I mapped the best routes to take, and drove the route virtually with Google Maps so I knew what it ought to look like. I also looked up road closings to make sure I could get there safely.
With the gas hysteria, I banked on gas being in good supply the further I got from SATX, I planned to top off the tank halfway to the coast and fill up my gas can. Thankfully, I was right.
I double checked my car to make sure she ran well and packed extra oil and other car supplies in the trunk just in case the worst happened to her.
While my friends said they had food and water, I didn’t want to take any chances. I brought a bunch of food that could last a good long time and some bottled water. That wasn’t necessary, but they did lose water for a bit and they did seem to appreciate the food. (The food they cooked was wonderful in fact it was some of the best meals I’ve eaten. It’s funny how disasters make you really appreciate things.)
A friend from church let me borrow his chainsaw and polesaw. I stocked up on safety supplies, sunblock, and most importantly… insect repellent. Finally, with no electricity, I planned to bring my laptop fully charged to charge my phone.
And then on a whim I stuck my ukulele in the car. One can never be too prepared.
Despite any confidence in my problem-solving skills, this trip was not guaranteed safe. I told everyone where I was going and what I was going to do. You know, they say if you talk about your good deeds they don’t count? Yeah, well, I spread this trip abroad. I wanted people to be praying for me. If the worst happened, I wanted folks to know where they could find me.

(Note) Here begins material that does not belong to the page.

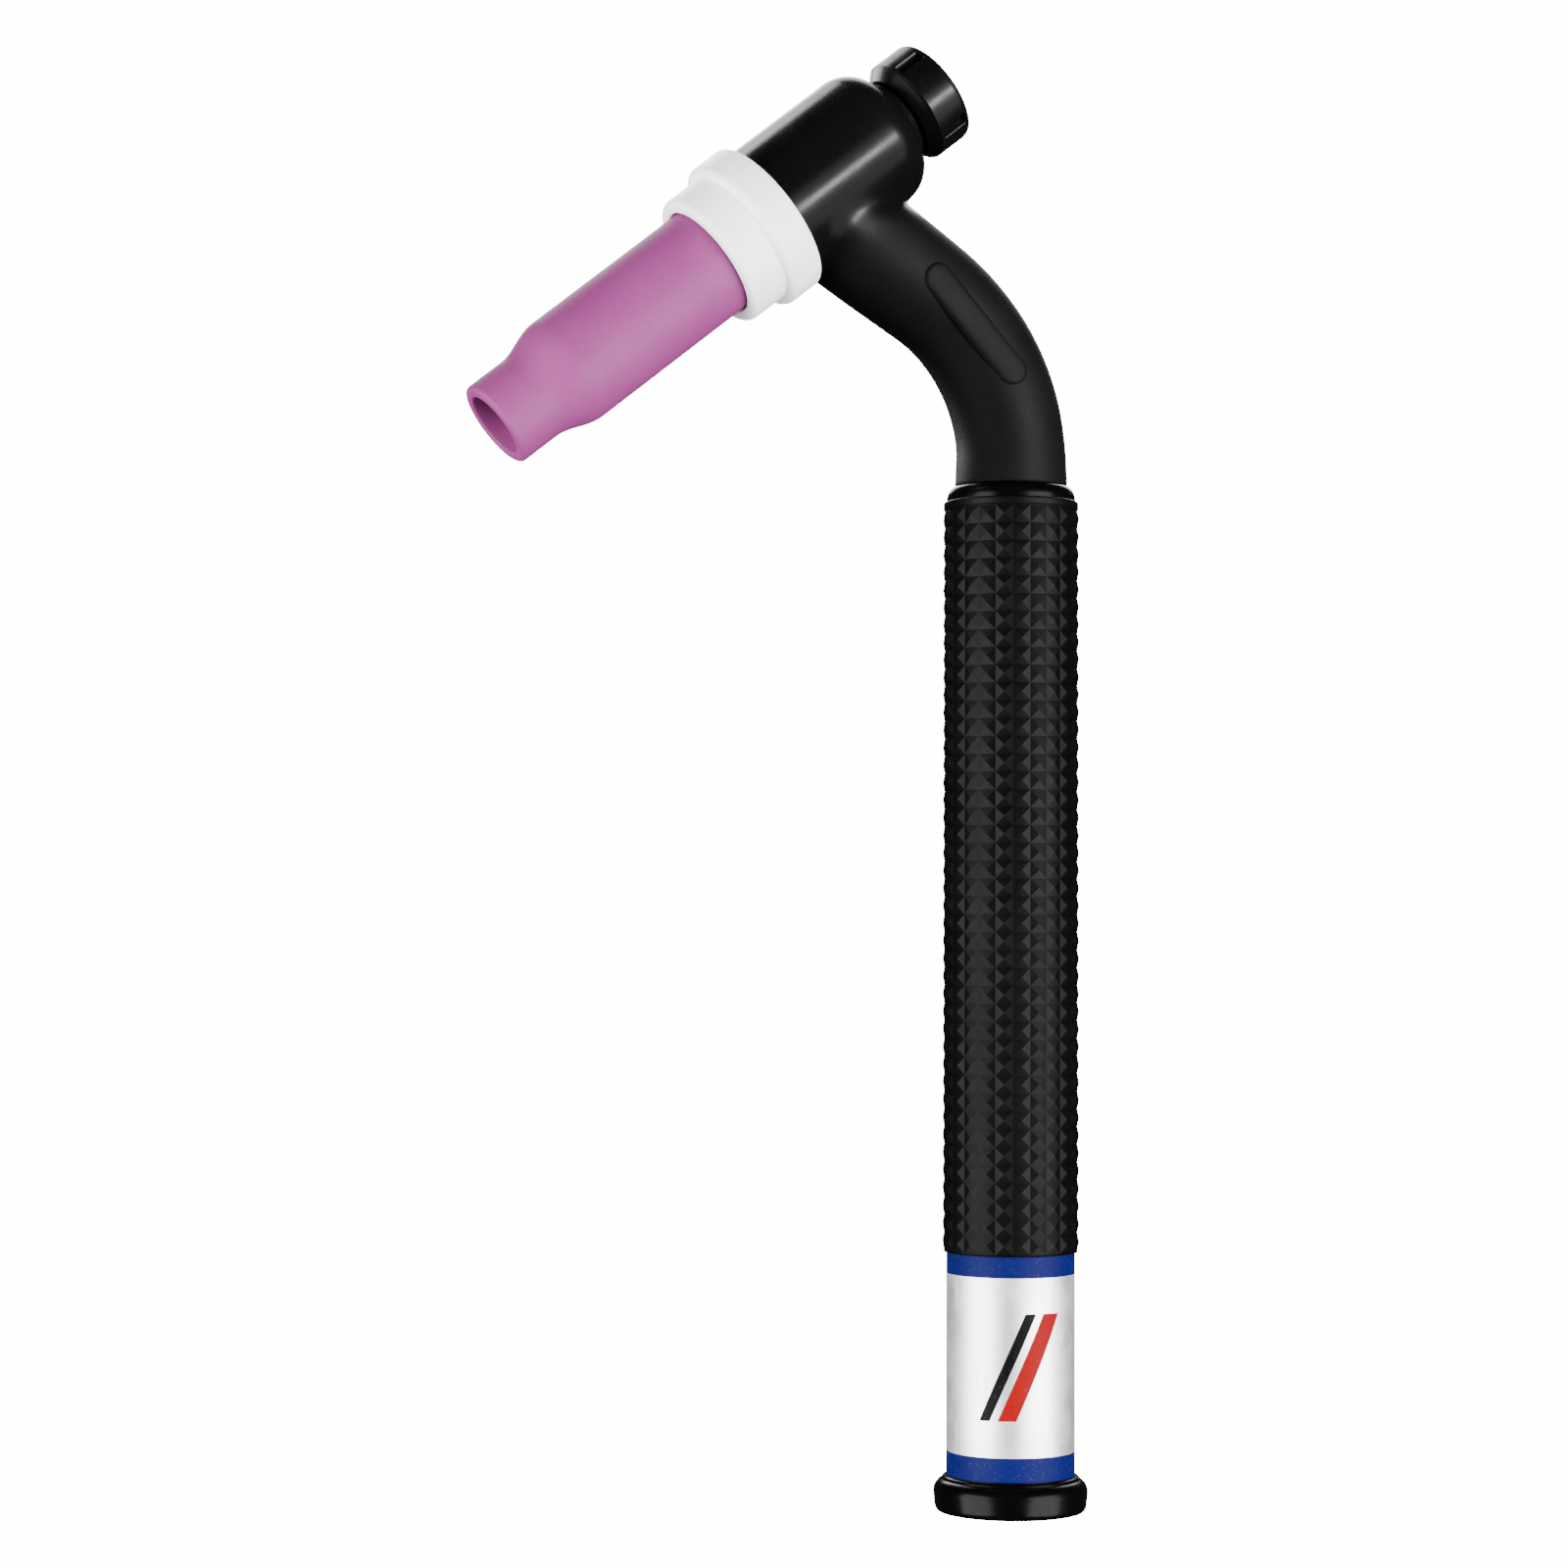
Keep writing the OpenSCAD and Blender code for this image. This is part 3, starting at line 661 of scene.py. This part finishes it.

I left in time to arrive and unpack before dark came. Though I’d mapped my route out and believed the roads open, I did not know how passable they were going to be. And one road did have water covering a lane for a bit. As you can see from the picture, there are still downed power lines. When I arrived, I had to park in a neighboring drive and haul my supplies through a fallen tree obstacle course.
Speaking of the fallen trees and safety, the wildlife was all over them. And I’m not talking about SNAKES! The squirrels really enjoyed the jungle gym. Yes, thankfully, I didn’t see any snakes while down there. But that doesn’t mean I wasn’t looking for them or that they weren’t out there somewhere. We heard other reports of snake encounters, so it was constantly on the mind when walking through those trees.
The trees could in fact be dangerous themselves. Often fallen trees twist together creating something like a spring. Cutting the wrong branch can suddenly release that coiled up energy hitting my chainsaw or me. After Ivan and I heard about a man who lost his life because he cut the wrong branch we became mindful of how the limbs would fall when we would cut them.. If the branch was bearing any pressure, we needed to think about how it might be bent or twisted. We also needed to consider how best to relieve that pressure. It’s important to think about those around you, too. Communication and general awareness is so important when dealing with falling trees and chainsaws.
Finally, not all safety concerns are around us—sometimes we must be just as much aware of what goes on within us. We must stay hydrated. Over-heating is an issue. Lifting too much at once or the wrong way can take relief workers out of commission for an extended period of time due to injuries. It’s not heroic to hurt ourselves. That just means we can’t help like we want to. We are not sprinting; a hurricane is a marathon.
Often hurricane survivors may not know what to do. The damage around them is so extensive. It’s hard to know where to start. They may be confused or may have a plan. They may be joyful or depressed. When we help cleanup, our first priority is not the debris but the people in the debris.
When I arrived, my goal was to make sure that I would do my best to clear the driveway; however, my friends asked me to clear a path their pasture and to help them hook up a generator. So I cleared a path to the pasture and helped with the generator before clearing (most) of the drive.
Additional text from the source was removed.